━━━ Record excerpts ━━━
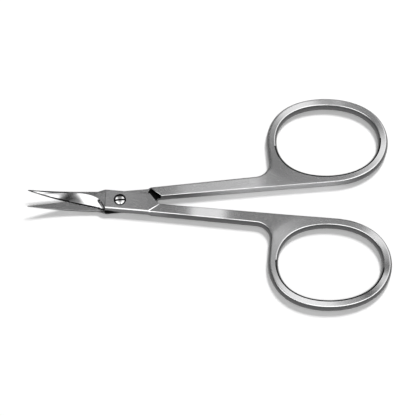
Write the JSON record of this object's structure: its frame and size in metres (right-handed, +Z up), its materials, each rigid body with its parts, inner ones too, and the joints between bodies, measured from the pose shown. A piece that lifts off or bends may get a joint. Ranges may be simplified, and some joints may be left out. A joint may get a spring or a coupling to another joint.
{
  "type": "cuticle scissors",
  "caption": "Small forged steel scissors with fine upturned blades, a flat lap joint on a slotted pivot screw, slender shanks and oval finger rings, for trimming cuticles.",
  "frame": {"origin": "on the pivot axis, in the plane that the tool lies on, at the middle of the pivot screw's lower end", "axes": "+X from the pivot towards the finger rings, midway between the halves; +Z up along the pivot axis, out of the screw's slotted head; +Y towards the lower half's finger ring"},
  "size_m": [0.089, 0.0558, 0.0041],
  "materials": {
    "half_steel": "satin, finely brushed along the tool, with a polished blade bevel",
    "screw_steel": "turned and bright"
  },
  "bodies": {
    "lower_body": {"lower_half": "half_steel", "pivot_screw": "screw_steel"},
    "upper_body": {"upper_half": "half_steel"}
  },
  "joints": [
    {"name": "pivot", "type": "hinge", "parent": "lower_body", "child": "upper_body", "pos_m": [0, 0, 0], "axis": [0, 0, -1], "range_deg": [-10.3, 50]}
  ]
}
━━━
━━━ Record excerpts ━━━
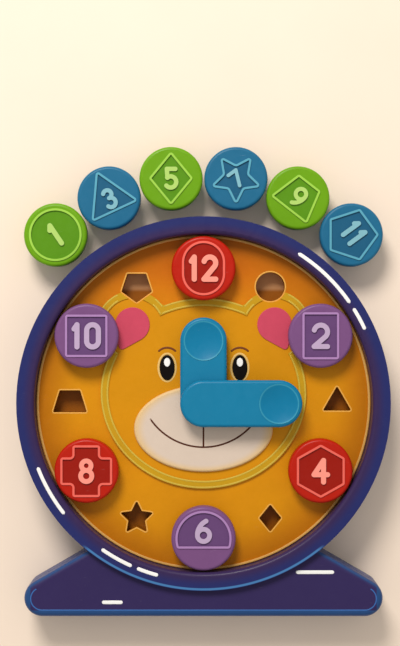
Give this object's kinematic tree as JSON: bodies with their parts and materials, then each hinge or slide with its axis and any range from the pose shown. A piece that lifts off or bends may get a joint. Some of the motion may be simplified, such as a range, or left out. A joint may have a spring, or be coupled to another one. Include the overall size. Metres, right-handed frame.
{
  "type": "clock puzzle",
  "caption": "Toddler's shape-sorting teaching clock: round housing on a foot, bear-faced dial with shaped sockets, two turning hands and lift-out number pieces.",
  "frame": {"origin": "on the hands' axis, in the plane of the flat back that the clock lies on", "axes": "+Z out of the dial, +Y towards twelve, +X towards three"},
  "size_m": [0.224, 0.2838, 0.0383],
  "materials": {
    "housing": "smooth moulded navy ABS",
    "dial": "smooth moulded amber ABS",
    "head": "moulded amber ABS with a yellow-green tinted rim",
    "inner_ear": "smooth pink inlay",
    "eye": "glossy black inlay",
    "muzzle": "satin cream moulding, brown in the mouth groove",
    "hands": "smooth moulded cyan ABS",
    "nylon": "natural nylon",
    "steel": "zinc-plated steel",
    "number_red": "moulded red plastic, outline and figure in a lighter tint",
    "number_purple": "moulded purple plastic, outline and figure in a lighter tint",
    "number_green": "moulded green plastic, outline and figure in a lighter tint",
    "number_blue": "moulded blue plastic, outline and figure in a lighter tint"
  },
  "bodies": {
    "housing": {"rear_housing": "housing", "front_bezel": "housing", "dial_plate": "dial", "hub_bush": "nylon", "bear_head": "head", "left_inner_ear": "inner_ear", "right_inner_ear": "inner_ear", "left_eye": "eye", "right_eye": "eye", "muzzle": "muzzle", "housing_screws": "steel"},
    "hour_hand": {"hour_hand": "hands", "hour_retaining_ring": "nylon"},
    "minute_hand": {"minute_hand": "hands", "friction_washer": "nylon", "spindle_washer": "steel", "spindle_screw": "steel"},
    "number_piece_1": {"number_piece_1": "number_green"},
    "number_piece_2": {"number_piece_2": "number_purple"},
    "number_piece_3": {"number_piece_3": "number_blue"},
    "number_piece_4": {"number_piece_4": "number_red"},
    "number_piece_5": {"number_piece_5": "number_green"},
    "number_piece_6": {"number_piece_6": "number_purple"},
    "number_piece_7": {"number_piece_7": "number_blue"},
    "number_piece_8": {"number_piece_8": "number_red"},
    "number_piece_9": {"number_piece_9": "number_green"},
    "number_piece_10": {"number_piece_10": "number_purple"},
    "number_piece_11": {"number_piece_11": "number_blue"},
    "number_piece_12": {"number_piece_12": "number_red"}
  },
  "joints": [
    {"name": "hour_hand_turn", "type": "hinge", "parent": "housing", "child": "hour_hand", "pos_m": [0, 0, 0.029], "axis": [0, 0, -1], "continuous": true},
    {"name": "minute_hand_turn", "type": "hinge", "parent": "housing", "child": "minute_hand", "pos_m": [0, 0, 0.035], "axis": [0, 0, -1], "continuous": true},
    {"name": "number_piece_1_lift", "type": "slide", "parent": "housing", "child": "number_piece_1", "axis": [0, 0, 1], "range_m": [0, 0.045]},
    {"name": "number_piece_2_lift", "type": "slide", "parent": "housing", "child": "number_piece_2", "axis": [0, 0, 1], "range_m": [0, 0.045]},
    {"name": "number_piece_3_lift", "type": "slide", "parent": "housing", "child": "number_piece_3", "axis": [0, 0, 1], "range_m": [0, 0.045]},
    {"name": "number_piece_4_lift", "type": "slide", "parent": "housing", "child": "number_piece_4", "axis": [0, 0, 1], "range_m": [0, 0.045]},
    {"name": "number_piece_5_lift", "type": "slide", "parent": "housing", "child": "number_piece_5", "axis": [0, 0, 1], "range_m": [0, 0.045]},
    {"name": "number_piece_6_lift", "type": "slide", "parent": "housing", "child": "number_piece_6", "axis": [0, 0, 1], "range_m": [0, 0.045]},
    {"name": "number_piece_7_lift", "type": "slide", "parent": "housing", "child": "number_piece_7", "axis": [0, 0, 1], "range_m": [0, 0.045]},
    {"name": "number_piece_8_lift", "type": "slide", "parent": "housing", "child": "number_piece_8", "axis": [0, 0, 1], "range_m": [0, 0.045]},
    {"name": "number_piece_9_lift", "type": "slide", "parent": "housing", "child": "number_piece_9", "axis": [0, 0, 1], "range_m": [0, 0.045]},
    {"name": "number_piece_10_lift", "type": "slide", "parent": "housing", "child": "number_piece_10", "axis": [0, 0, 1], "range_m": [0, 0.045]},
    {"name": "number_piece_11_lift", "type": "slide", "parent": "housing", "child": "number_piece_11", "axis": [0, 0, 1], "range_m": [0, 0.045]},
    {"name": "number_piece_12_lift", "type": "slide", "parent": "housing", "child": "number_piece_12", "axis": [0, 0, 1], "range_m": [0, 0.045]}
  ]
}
━━━
━━━ Record excerpts ━━━
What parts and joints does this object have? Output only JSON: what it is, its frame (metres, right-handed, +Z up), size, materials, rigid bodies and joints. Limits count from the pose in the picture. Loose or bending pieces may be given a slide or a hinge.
━━━
● **Description of the task**:
Extract every line that has the string "handed" in it.

● **Response**:
Write the JSON record of this object's structure: its frame and size in metres (right-handed, +Z up), its materials, each rigid body with its parts, inner ones too, and the joints between bodies, measured from the pose shown. A piece that lifts off or bends may get a joint. Ranges may be simplified, and some joints may be left out. A joint may get a spring or a coupling to another joint.
Give this object's kinematic tree as JSON: bodies with their parts and materials, then each hinge or slide with its axis and any range from the pose shown. A piece that lifts off or bends may get a joint. Some of the motion may be simplified, such as a range, or left out. A joint may have a spring, or be coupled to another one. Include the overall size. Metres, right-handed frame.
What parts and joints does this object have? Output only JSON: what it is, its frame (metres, right-handed, +Z up), size, materials, rigid bodies and joints. Limits count from the pose in the picture. Loose or bending pieces may be given a slide or a hinge.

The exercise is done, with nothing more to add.